La nostra companya Noemí Cabases ens presenta, en aquest relat proper i reflexiu per a la professió, la dura travessia que pateixen moltes de les persones que arriben fins al nostre territori en la recerca d’un futur millor.

Me encanta el trabajo social con sus idas y venidas y con sus relatos vitales de dificultad, superación y cambio, pero a veces una historia sobrepasa tus barreras y te llega al fondo. Ésta es una de ellas.

El pasado verano conocí de cerca el drama de las pateras a través de las palabras de un chico de 28 años.

Musa, llamémosle así, llegó en agosto a las costas de Cádiz en una barcaza con otras muchas personas que se lanzan al mar para encontrar un futuro mejor en un mundo que, les han dicho, está lleno de posibilidades.

Tener la oportunidad de compartir una charla con él, abrió por completo mis ojos ante lo que cada día vemos por televisión. A menudo, nuestros muros personales, esos que activamos cuando intuimos el sufrimiento, nos juegan malas pasadas y acabas interiorizando las desgracias que ves “de lejos”.

Cuando entró en mi despacho, el peso sobre sus hombros era evidente a la vista. Despeinado, con la capucha puesta a pesar de los 30 y tantos grados y ojos llenos de tristeza. Enseguida me di cuenta que debía relajar el tono, sacar mi lado más humano y tomarme un tiempo con él.
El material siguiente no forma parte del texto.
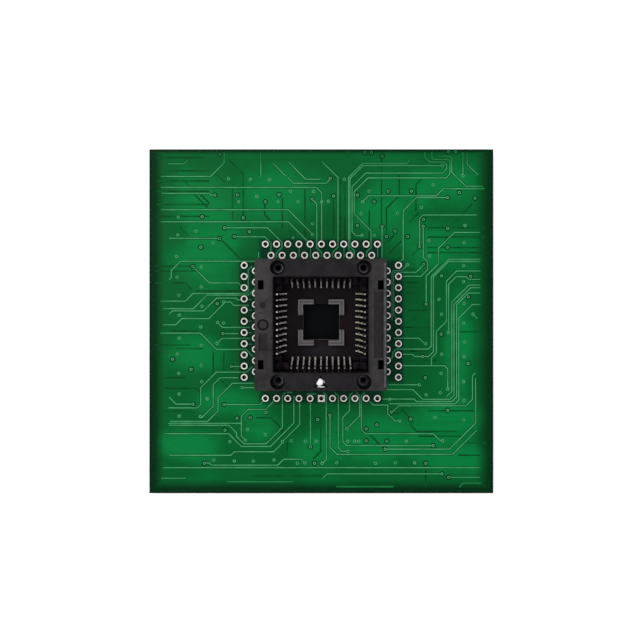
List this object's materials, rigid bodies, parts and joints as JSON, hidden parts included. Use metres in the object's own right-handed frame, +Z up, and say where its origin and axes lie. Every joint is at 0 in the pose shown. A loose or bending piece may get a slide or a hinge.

Empieza la entrevista pero esta vez sin guion, la información para la ficha era importante, pero estaba claro que Musa tenía mucho más que explicar, ¿querría hacerlo?

Le pregunté por la travesía al ver la orden de devolución a su país, orden que no puede ser aplicada al no poder asegurar, las autoridades, la nacionalidad del chico. En ella hablaba de su rescate en el mar y de su posterior detención. Él lo complementa explicando que después de eso, fue llevado a la cárcel (entiendo que fue trasladado a un CIE). La entrevista sucede en inglés porque no lleva ni una semana en España, y a esas alturas ya me ha pedido información sobre dónde puede aprender castellano.

Explica que no llegaron todos a la costa, algunos se durmieron durante la travesía para nunca despertar y al preguntarle si se trataba personas mayores, por sus ojos supe que me equivocaba y con la expresión más triste que he visto en mucho tiempo, respondía que eran “cuatro pequeños hermanos”.

Seguimos hablando durante unos cuantos minutos más en los que relató con incredulidad y tristeza los movimientos posteriores al rescate: el reconocimiento sanitario, la detención, el internamiento en lo que él vivió cómo una cárcel y su posterior puesta en libertad, directamente a la calle de un país desconocido y prácticamente con ningún recurso en sus bolsillos.

Aparece por la puerta de un servicio pensado para trabajadores de temporada, meta inalcanzable para personas en su situación documental y me toca explicarle otra cruda realidad: los recursos de los que disponemos son tan escuálidos cómo su mochila material, por lo que en pocos días, volverá a estar cómo ha llegado: bolsillos vacíos y cabeza llena de esperanzas de difícil alcance. Lo único que tendrá de nuevo es información, que hace caer sus sueños como un castillo de naipes. El sueño europeo no es más que un espejismo en medio de un desierto de dudas e incertidumbres.

Son de esos días que el trabajo social te pesa cómo una roca a  la espalda. Me cabrea que las ganas y el empeño no sean suficientes porque unos “alguienes”, completamente alejados de la realidad de estas personas, han decidido que esto sea así. Me cabrea pensar que un documento pesa más que la inquietud y las ansias de mejora personal. A veces tengo la sensación de ser un Quijote que lucha contra los enormes molinos de viento de esta sociedad, empequeñeciendo antes esos gigantes.

Por suerte, hay una notable diferencia con don Alonso Quijano y es que el mundo de “lo social” somos una marea con ganas de tirar al suelo esos enormes gigantes e ir cambiando las cosas hacia una sociedad más justa e inclusiva con menos papeles y más personas.